TASK TO COMPLETE:
Can you reproduce the data beneath, keeping every line exact?

SOURCE DATA:
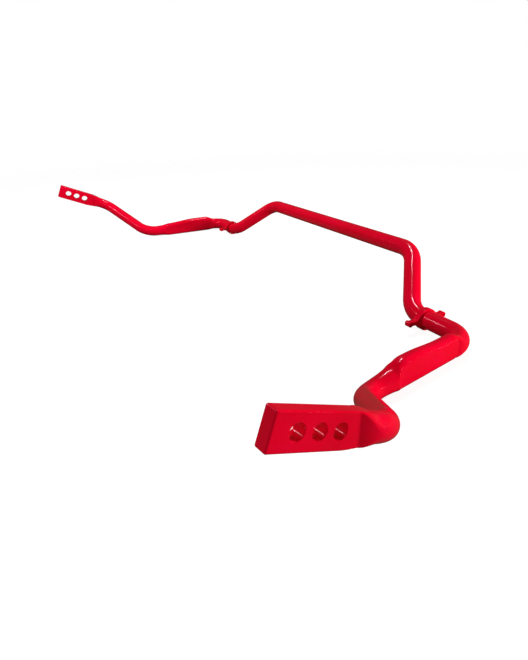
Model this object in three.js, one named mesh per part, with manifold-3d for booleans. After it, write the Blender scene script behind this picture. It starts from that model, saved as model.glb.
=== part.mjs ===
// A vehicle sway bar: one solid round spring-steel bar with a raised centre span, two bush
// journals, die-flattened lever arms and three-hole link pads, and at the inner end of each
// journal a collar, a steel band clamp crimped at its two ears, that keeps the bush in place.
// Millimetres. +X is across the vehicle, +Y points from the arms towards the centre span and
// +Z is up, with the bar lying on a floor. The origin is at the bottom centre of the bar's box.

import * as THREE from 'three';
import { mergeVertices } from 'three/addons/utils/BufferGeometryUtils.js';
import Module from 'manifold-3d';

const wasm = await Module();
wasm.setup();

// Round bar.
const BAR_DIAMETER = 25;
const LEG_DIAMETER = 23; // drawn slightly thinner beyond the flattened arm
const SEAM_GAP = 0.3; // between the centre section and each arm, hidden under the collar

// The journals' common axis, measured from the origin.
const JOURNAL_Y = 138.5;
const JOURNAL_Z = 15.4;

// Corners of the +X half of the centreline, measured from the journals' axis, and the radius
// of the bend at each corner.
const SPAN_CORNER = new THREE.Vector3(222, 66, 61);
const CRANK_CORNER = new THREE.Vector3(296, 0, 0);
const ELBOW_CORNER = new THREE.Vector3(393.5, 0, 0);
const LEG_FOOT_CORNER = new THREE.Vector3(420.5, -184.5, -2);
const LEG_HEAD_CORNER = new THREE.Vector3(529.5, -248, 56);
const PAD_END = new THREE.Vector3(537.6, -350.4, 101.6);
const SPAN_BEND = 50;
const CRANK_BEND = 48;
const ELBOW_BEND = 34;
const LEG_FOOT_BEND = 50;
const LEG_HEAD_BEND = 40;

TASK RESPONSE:
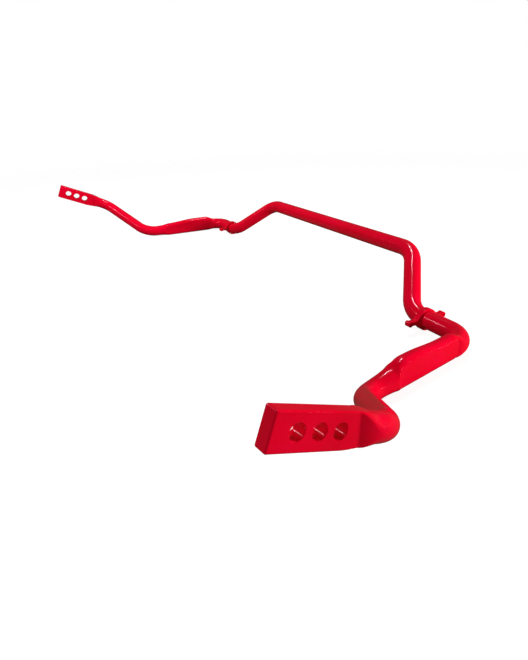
Model this object in three.js, one named mesh per part, with manifold-3d for booleans. After it, write the Blender scene script behind this picture. It starts from that model, saved as model.glb.
=== part.mjs ===
// A vehicle sway bar: one solid round spring-steel bar with a raised centre span, two bush
// journals, die-flattened lever arms and three-hole link pads, and at the inner end of each
// journal a collar, a steel band clamp crimped at its two ears, that keeps the bush in place.
// Millimetres. +X is across the vehicle, +Y points from the arms towards the centre span and
// +Z is up, with the bar lying on a floor. The origin is at the bottom centre of the bar's box.

import * as THREE from 'three';
import { mergeVertices } from 'three/addons/utils/BufferGeometryUtils.js';
import Module from 'manifold-3d';

const wasm = await Module();
wasm.setup();

// Round bar.
const BAR_DIAMETER = 25;
const LEG_DIAMETER = 23; // drawn slightly thinner beyond the flattened arm
const SEAM_GAP = 0.3; // between the centre section and each arm, hidden under the collar

// The journals' common axis, measured from the origin.
const JOURNAL_Y = 138.5;
const JOURNAL_Z = 15.4;

// Corners of the +X half of the centreline, measured from the journals' axis, and the radius
// of the bend at each corner.
const SPAN_CORNER = new THREE.Vector3(222, 66, 61);
const CRANK_CORNER = new THREE.Vector3(296, 0, 0);
const ELBOW_CORNER = new THREE.Vector3(393.5, 0, 0);
const LEG_FOOT_CORNER = new THREE.Vector3(420.5, -184.5, -2);
const LEG_HEAD_CORNER = new THREE.Vector3(529.5, -248, 56);
const PAD_END = new THREE.Vector3(537.6, -350.4, 101.6);
const SPAN_BEND = 50;
const CRANK_BEND = 48;
const ELBOW_BEND = 34;
const LEG_FOOT_BEND = 50;
const LEG_HEAD_BEND = 40;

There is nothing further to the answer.